-- Data for the task start --
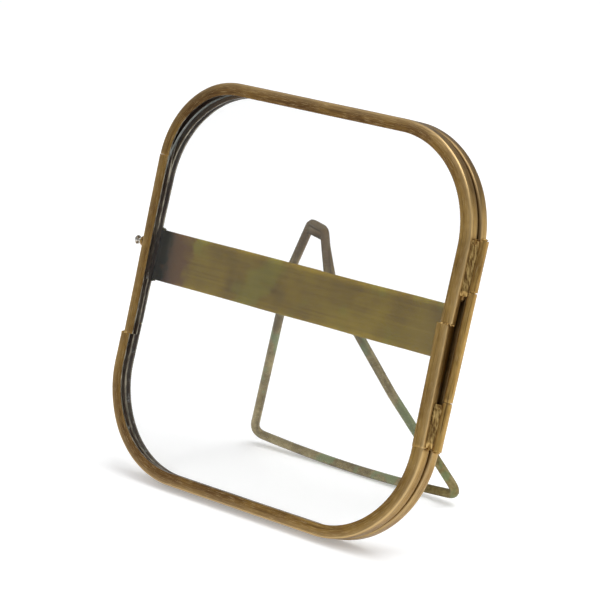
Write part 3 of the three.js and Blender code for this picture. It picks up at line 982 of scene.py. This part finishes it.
-- Data for the task end --
-- Data for the task start --
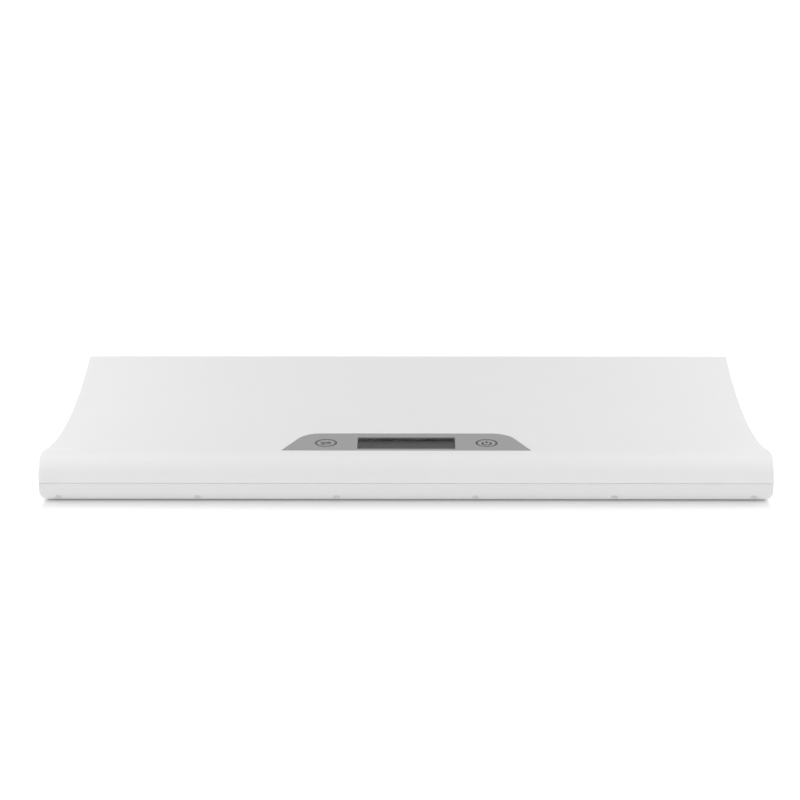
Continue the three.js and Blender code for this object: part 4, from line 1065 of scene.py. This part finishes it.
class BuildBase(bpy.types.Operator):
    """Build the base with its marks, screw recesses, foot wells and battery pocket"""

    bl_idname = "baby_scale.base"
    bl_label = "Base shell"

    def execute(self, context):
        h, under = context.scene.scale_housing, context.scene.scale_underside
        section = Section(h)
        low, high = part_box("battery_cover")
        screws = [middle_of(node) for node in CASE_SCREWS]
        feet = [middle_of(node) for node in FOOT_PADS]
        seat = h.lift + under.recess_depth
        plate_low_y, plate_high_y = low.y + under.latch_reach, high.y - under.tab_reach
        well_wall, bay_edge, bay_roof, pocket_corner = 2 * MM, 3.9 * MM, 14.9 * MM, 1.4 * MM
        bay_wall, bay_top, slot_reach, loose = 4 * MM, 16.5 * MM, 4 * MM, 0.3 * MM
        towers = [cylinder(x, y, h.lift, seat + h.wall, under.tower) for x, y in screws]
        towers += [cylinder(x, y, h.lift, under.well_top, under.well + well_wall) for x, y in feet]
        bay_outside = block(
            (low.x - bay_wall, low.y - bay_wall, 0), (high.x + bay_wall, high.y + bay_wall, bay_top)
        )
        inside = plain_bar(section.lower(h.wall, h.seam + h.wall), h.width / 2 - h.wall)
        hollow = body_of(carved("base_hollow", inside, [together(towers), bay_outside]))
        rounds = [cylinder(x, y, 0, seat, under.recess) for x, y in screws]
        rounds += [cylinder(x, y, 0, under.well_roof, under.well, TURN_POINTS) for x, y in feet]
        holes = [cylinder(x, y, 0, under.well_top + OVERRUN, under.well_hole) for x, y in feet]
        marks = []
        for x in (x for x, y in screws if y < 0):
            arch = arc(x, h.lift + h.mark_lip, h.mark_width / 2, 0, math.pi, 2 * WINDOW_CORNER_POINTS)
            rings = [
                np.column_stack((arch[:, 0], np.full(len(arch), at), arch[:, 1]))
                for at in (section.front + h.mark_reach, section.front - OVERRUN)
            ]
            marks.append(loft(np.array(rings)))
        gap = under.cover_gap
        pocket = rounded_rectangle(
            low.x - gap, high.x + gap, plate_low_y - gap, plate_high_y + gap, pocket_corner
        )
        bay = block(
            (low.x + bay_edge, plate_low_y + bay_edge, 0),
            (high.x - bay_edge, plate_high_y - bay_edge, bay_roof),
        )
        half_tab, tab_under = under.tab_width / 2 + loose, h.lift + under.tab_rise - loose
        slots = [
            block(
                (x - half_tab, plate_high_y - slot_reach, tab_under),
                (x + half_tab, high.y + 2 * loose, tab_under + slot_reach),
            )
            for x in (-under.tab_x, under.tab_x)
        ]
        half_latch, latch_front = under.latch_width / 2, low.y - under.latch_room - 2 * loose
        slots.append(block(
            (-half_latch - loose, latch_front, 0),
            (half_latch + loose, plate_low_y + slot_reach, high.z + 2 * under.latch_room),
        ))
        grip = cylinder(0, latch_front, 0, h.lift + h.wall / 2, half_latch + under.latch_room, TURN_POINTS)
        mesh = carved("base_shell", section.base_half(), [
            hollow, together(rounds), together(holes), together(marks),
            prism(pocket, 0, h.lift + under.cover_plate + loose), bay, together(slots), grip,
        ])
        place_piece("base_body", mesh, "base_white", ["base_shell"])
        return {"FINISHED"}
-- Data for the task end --
To do: Filter the records above for lines containing the word "three", and copy those lines.

Expected output:
Write part 3 of the three.js and Blender code for this picture. It picks up at line 982 of scene.py. This part finishes it.
Continue the three.js and Blender code for this object: part 4, from line 1065 of scene.py. This part finishes it.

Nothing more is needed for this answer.